Spirited Away (2001)
A ten-year old girl wanders away from her parents along a path that leads to a world ruled by strange and unusual monster-like animals. Her parents have been changed into pigs along with others inside a bathhouse full of these creatures.
Of Note: Japanese
Director: Hayao Miyazaki
Oscar Winning Anime
The highest grossing film in Japan previous to Titanic is an amazing fact and testament to Miyazaki’s writing ability. Plus the story sounds amazing.
Le Samouraï (1967)
Hitman Jef Costello is a perfectionist who always carefully plans his murders and who never gets caught…
Of Note: French
Director: Jean-Pierre Melville
I love how this title is a Japanese idea for a French film. It’s on other Blind Spot blogger’s lists and reading about it won me over.
The Lady Eve (1941)
Rich but unsophisticated Charles Pike meets con-artist Jean Harrington on a ship. They fall in love, but split on bad terms. To get back at him, Jean disguises herself as an English lady, and comes back to tease and torment him.
Of Note: Classic
Director: Preston Sturges
Actor: Henry Fonda
When I think of Henry Fonda I thing of 12 Angry Men so I love that this is a bumbling and foolish character. Plus Barbara Stanwyck is not to be sneered at as a leading lady. And the story is one of those wonderful 1940’s type of stories we just don’t make as well nowadays.

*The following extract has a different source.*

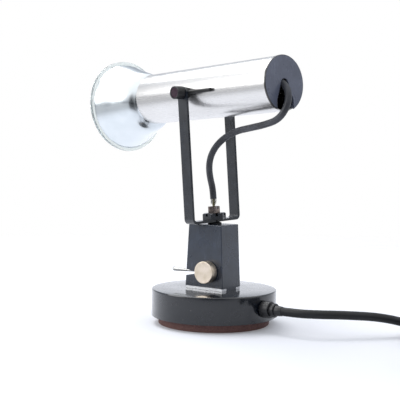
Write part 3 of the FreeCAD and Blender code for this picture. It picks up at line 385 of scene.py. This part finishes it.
def clear_glass():
    """Pressed borosilicate glass of the rim: clear with a green-blue cast, its surface left a
    little dull and wavy by the mould, over about 7 mm."""
    material, shader, place = start("pressed_borosilicate", {
        "Base Color": linear("#eef5f6"), "Roughness": 0.25, "IOR": 1.47,
        "Transmission Weight": 0.92})
    dress(material, shader, grain=(mottle(material, place, size=7, detail=2), 0.01))
    return material


def lens_glass():
    """The lens: pressed glass with a stipple of small domes about 4 mm apart on its inside."""
    material, shader, place = start("stippled_lens_glass", {
        "Base Color": linear("#e6efef"), "Roughness": 0.12, "IOR": 1.47,
        "Transmission Weight": 0.85})
    domes = add(material, "ShaderNodeTexVoronoi", {"feature": "SMOOTH_F1"}, {
        "Vector": place, "Scale": 1000.0 / 4, "Randomness": 0.35})
    dress(material, shader, grain=(domes.outputs["Distance"], 0.9))
    return material


def porcelain():
    """Glazed porcelain: warm white, smooth, with a glaze that waves over about 6 mm."""
    material, shader, place = start("glazed_porcelain", {
        "Base Color": linear("#e7e2d6"), "Roughness": 0.15, "Coat Weight": 0.5})
    dress(material, shader, grain=(mottle(material, place, size=6, detail=2), 0.05))
    return material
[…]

Painfully shy Amelie accidentally discovers a gift for helping others. Soon she’s a matchmaker, guardian angel, and all-around do-gooder. But when she bumps into a handsome stranger, will she find the courage to become the star of her very own love story?
Of Note: Modern and French!
Actor: Audrey Tatou
Nominated 2001 Oscars
I was sorry to have missed this when it came out as it’s such a great romantic comedy. I’ve heard great things about it and love that it’s modern and International.